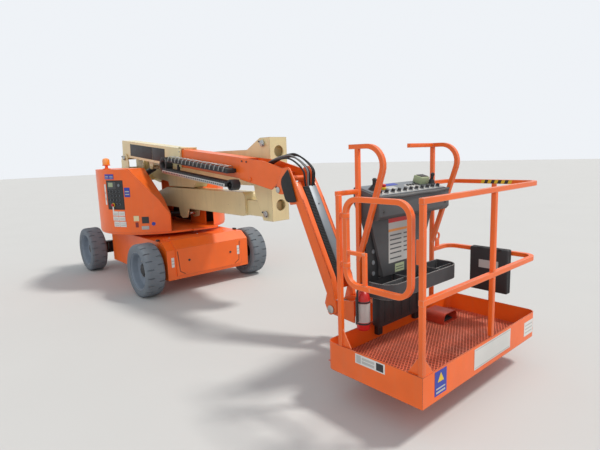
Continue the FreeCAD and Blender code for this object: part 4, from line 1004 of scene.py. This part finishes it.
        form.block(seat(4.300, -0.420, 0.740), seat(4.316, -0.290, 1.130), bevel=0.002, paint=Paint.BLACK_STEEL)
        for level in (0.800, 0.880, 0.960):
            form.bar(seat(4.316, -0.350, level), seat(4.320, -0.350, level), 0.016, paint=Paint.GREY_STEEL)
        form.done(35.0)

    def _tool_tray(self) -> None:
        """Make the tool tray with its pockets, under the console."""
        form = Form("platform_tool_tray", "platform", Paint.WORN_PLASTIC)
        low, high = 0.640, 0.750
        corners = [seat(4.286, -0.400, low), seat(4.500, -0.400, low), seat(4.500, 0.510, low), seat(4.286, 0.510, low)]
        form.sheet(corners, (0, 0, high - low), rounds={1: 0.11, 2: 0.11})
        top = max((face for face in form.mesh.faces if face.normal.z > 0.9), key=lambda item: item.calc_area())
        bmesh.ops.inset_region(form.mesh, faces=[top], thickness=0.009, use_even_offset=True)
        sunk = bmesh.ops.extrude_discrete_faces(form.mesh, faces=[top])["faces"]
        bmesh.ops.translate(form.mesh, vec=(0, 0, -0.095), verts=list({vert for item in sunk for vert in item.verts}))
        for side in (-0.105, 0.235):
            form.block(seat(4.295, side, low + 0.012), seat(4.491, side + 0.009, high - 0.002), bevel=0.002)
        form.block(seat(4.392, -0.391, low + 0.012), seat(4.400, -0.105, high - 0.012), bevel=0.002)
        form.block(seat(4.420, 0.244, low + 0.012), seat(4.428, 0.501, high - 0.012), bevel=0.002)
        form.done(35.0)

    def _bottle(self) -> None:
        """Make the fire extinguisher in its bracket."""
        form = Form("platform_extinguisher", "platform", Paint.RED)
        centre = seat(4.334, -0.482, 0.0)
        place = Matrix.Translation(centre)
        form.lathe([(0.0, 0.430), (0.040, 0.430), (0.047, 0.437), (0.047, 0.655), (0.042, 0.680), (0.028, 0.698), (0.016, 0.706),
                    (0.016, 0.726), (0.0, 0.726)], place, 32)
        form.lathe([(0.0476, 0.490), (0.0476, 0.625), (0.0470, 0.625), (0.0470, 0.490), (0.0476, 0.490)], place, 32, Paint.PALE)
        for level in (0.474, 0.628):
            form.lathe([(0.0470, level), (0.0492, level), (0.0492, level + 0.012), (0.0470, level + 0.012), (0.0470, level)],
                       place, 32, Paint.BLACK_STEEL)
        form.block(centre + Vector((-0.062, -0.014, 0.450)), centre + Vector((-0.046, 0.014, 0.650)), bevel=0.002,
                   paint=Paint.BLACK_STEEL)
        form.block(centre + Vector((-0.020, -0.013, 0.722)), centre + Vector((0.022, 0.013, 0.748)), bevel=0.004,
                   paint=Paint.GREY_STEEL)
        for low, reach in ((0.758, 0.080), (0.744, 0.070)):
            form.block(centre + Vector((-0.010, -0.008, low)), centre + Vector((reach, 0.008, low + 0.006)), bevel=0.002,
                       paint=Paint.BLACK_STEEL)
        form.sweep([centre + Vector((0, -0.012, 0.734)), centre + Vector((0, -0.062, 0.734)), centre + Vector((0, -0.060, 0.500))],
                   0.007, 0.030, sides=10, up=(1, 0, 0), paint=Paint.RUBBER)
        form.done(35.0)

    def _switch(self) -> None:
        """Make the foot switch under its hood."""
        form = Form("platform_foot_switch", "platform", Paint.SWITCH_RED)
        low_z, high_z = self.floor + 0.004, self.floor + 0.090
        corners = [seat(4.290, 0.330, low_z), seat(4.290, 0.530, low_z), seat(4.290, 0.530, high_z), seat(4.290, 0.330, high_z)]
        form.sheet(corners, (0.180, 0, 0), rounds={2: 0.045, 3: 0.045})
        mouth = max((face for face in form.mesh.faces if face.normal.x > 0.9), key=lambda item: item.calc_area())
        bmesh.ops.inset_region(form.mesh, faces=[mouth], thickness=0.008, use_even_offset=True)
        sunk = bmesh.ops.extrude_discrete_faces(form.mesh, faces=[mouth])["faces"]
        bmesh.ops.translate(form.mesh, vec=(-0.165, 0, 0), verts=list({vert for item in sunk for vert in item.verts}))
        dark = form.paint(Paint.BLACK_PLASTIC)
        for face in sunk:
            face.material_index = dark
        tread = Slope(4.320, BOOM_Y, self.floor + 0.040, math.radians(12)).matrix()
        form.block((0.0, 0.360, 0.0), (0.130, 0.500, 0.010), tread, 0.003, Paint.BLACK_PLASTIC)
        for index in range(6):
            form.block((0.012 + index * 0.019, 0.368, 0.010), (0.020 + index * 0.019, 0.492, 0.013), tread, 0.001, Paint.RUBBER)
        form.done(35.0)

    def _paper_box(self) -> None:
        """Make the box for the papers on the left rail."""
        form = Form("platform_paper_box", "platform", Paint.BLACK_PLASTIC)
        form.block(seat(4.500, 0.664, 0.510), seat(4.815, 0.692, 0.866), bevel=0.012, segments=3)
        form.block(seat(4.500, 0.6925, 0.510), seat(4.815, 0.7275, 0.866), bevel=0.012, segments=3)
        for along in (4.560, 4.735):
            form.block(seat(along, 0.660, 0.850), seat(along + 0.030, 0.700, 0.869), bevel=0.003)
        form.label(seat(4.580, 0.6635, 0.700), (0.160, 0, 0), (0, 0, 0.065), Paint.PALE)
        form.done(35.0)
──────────
**What this task involves**
Extract all of the data shown above without alteration.

**Answer to the task**
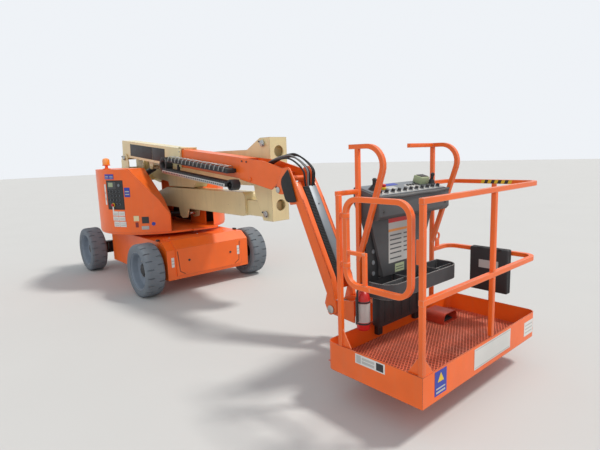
Continue the FreeCAD and Blender code for this object: part 4, from line 1004 of scene.py. This part finishes it.
        form.block(seat(4.300, -0.420, 0.740), seat(4.316, -0.290, 1.130), bevel=0.002, paint=Paint.BLACK_STEEL)
        for level in (0.800, 0.880, 0.960):
            form.bar(seat(4.316, -0.350, level), seat(4.320, -0.350, level), 0.016, paint=Paint.GREY_STEEL)
        form.done(35.0)

    def _tool_tray(self) -> None:
        """Make the tool tray with its pockets, under the console."""
        form = Form("platform_tool_tray", "platform", Paint.WORN_PLASTIC)
        low, high = 0.640, 0.750
        corners = [seat(4.286, -0.400, low), seat(4.500, -0.400, low), seat(4.500, 0.510, low), seat(4.286, 0.510, low)]
        form.sheet(corners, (0, 0, high - low), rounds={1: 0.11, 2: 0.11})
        top = max((face for face in form.mesh.faces if face.normal.z > 0.9), key=lambda item: item.calc_area())
        bmesh.ops.inset_region(form.mesh, faces=[top], thickness=0.009, use_even_offset=True)
        sunk = bmesh.ops.extrude_discrete_faces(form.mesh, faces=[top])["faces"]
        bmesh.ops.translate(form.mesh, vec=(0, 0, -0.095), verts=list({vert for item in sunk for vert in item.verts}))
        for side in (-0.105, 0.235):
            form.block(seat(4.295, side, low + 0.012), seat(4.491, side + 0.009, high - 0.002), bevel=0.002)
        form.block(seat(4.392, -0.391, low + 0.012), seat(4.400, -0.105, high - 0.012), bevel=0.002)
        form.block(seat(4.420, 0.244, low + 0.012), seat(4.428, 0.501, high - 0.012), bevel=0.002)
        form.done(35.0)

    def _bottle(self) -> None:
        """Make the fire extinguisher in its bracket."""
        form = Form("platform_extinguisher", "platform", Paint.RED)
        centre = seat(4.334, -0.482, 0.0)
        place = Matrix.Translation(centre)
        form.lathe([(0.0, 0.430), (0.040, 0.430), (0.047, 0.437), (0.047, 0.655), (0.042, 0.680), (0.028, 0.698), (0.016, 0.706),
                    (0.016, 0.726), (0.0, 0.726)], place, 32)
        form.lathe([(0.0476, 0.490), (0.0476, 0.625), (0.0470, 0.625), (0.0470, 0.490), (0.0476, 0.490)], place, 32, Paint.PALE)
        for level in (0.474, 0.628):
            form.lathe([(0.0470, level), (0.0492, level), (0.0492, level + 0.012), (0.0470, level + 0.012), (0.0470, level)],
                       place, 32, Paint.BLACK_STEEL)
        form.block(centre + Vector((-0.062, -0.014, 0.450)), centre + Vector((-0.046, 0.014, 0.650)), bevel=0.002,
                   paint=Paint.BLACK_STEEL)
        form.block(centre + Vector((-0.020, -0.013, 0.722)), centre + Vector((0.022, 0.013, 0.748)), bevel=0.004,
                   paint=Paint.GREY_STEEL)
        for low, reach in ((0.758, 0.080), (0.744, 0.070)):
            form.block(centre + Vector((-0.010, -0.008, low)), centre + Vector((reach, 0.008, low + 0.006)), bevel=0.002,
                       paint=Paint.BLACK_STEEL)
        form.sweep([centre + Vector((0, -0.012, 0.734)), centre + Vector((0, -0.062, 0.734)), centre + Vector((0, -0.060, 0.500))],
                   0.007, 0.030, sides=10, up=(1, 0, 0), paint=Paint.RUBBER)
        form.done(35.0)

    def _switch(self) -> None:
        """Make the foot switch under its hood."""
        form = Form("platform_foot_switch", "platform", Paint.SWITCH_RED)
        low_z, high_z = self.floor + 0.004, self.floor + 0.090
        corners = [seat(4.290, 0.330, low_z), seat(4.290, 0.530, low_z), seat(4.290, 0.530, high_z), seat(4.290, 0.330, high_z)]
        form.sheet(corners, (0.180, 0, 0), rounds={2: 0.045, 3: 0.045})
        mouth = max((face for face in form.mesh.faces if face.normal.x > 0.9), key=lambda item: item.calc_area())
        bmesh.ops.inset_region(form.mesh, faces=[mouth], thickness=0.008, use_even_offset=True)
        sunk = bmesh.ops.extrude_discrete_faces(form.mesh, faces=[mouth])["faces"]
        bmesh.ops.translate(form.mesh, vec=(-0.165, 0, 0), verts=list({vert for item in sunk for vert in item.verts}))
        dark = form.paint(Paint.BLACK_PLASTIC)
        for face in sunk:
            face.material_index = dark
        tread = Slope(4.320, BOOM_Y, self.floor + 0.040, math.radians(12)).matrix()
        form.block((0.0, 0.360, 0.0), (0.130, 0.500, 0.010), tread, 0.003, Paint.BLACK_PLASTIC)
        for index in range(6):
            form.block((0.012 + index * 0.019, 0.368, 0.010), (0.020 + index * 0.019, 0.492, 0.013), tread, 0.001, Paint.RUBBER)
        form.done(35.0)

    def _paper_box(self) -> None:
        """Make the box for the papers on the left rail."""
        form = Form("platform_paper_box", "platform", Paint.BLACK_PLASTIC)
        form.block(seat(4.500, 0.664, 0.510), seat(4.815, 0.692, 0.866), bevel=0.012, segments=3)
        form.block(seat(4.500, 0.6925, 0.510), seat(4.815, 0.7275, 0.866), bevel=0.012, segments=3)
        for along in (4.560, 4.735):
            form.block(seat(along, 0.660, 0.850), seat(along + 0.030, 0.700, 0.869), bevel=0.003)
        form.label(seat(4.580, 0.6635, 0.700), (0.160, 0, 0), (0, 0, 0.065), Paint.PALE)
        form.done(35.0)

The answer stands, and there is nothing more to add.